Spending money for foolish objects is never justified by saying that it makes work for milliners and dressmakers. For if there were no extravagant hats the milliners who build them would be engaged in more useful work, and the money spent on feathers would go into other channels. It is a question whether one man shall own a costly luxury or whether many persons shall have more of the necessities of life.

Of course if you buy a hat ten times more expensive than is necessary you are creating employment. But it is far better to create employment for useful purposes. It is far better for a country to spend money for wheat and iron ore and lumber than it is for the newest styles. What we want to do is to increase the necessities and comforts of life, not the foolish luxuries.

A so-called philosopher once said: "If the rich do not spend, the poor die of hunger.'" This fallacy was back of conditions that brought on the French Revolution. Saving is spending, but it is for the future rather than for the present. It causes the production of permanent goods usually rather than the mere satisfaction of transient and temporary pleasures. The trouble is that people confuse money with what is back of it. They see that spending increases trade, but fail to see that investing money increases trade just as much.

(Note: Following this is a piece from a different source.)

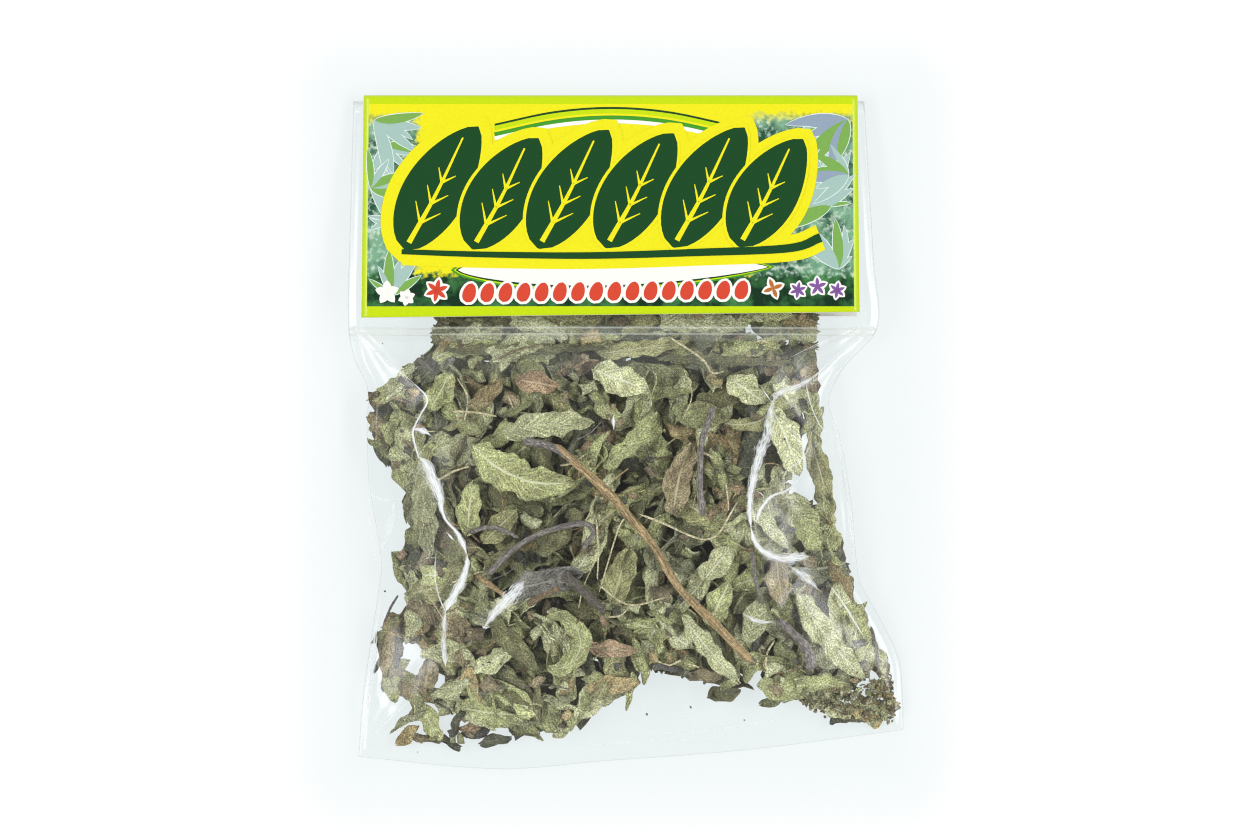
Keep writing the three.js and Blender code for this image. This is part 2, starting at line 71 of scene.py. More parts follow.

People talk as if the great thing were to make work, anything to make work for somebody. But work itself is a means, not an end. Work is a means to gratify legitimate wants, desires. The aim of mankind, materially speaking, is to expand the proper desires and gratify them. But you can't gratify desires unless there is capital for further production of goods, and there is no capital without saving. It is impossible to replace worn-out machines, to keep railroads efficient, to restore losses, without saving.

Just carry the idea that spending money is better than saving it to a logical conclusion. Suppose everybody spent money for pleasures. Then there would be no capital for the building of factories, railroads, mines and farms. There would be nothing to eat. Suppose on the other hand everybody saved money and put it into the bank or took pains that it went only into necessities and comforts. There would be no theaters, no fancy clothes, no candy, gum or luxuries of any kind. That would be a hard life indeed. But there would be plenty to eat and wear. At least we could live, and there would be more food for the poor. In the other case there would be nothing to live on at all. Both logical extremes are absurd, but they show the fallacy of the spending for luxury argument.

Perhaps you never stopped to realize that every time you deposit a dollar in a bank or invest it in some legitimate and useful enterprise you not only help some one to get and keep a job, but a useful job. Every dollar you bank or invest provides work for somebody.

May not a thorough grasp of this elementary but vital fact stimulate some incapable of being induced to economize by purely selfish arguments? The moment you deposit money in the savings-bank you become an employer. You attain a new dignity. You become a factor in the economic life of the country. You help to make the wheels of progress revolve. You are no longer a nonentity. You are somebody. You are an investor. Your income, moreover, is not confined to the labor of your hands or your head. Your money is working for you.

Of course banks lend their deposits out to business men to use. It is in this way that the smallest depositor becomes a capitalist, whether he realizes it or not.

Either through the savings-bank or by direct investment a very considerable part of the savings of the thrifty goes into railroads, manufacturing companies, or real-estate mortgages, thus becoming a great factor in commercial activity and the building of homes and cities. Under present conditions it is the possibility of accumulating money that lures men on to strenuous endeavor. It is this possibility that leads men to search out new inventions and discoveries, that makes for material progress. No other stimulus to labor and efficiency has ever been more powerful. We have no other tried means to serve as incentives to produce the masses of capital - the tools, the machines, the ships, the railways, the buildings - essential to modern life. We have no other tried means to bring this about, I say, except the effort needed to save money.

Then, too, the possibility of accumulating money makes for law and order. In Oriental despotisms and certain Spanish-American "republics" we find a few despots supported by the toil of a beggared populace. People as a whole have no opportunities to save money and there is a never ending cycle of riot and bloodshed with the countries hundreds of years behind the times, morally and politically. Whereas nations which have contributed most to the world's progress of the last four hundred years have been those in which there existed a strong, virile middle class able to accumulate property. "The propertied man is seldom an enemy of law and order," says Doctor Willford I. King. "He does not favor revolution, for he has something to lose. True, he may be too conservative, but history does not show that those nations have advanced most in which revolution has been most frequent. The nations most free from internal strife and bloodshed are those in which a large fraction of the people have possessed some considerable property."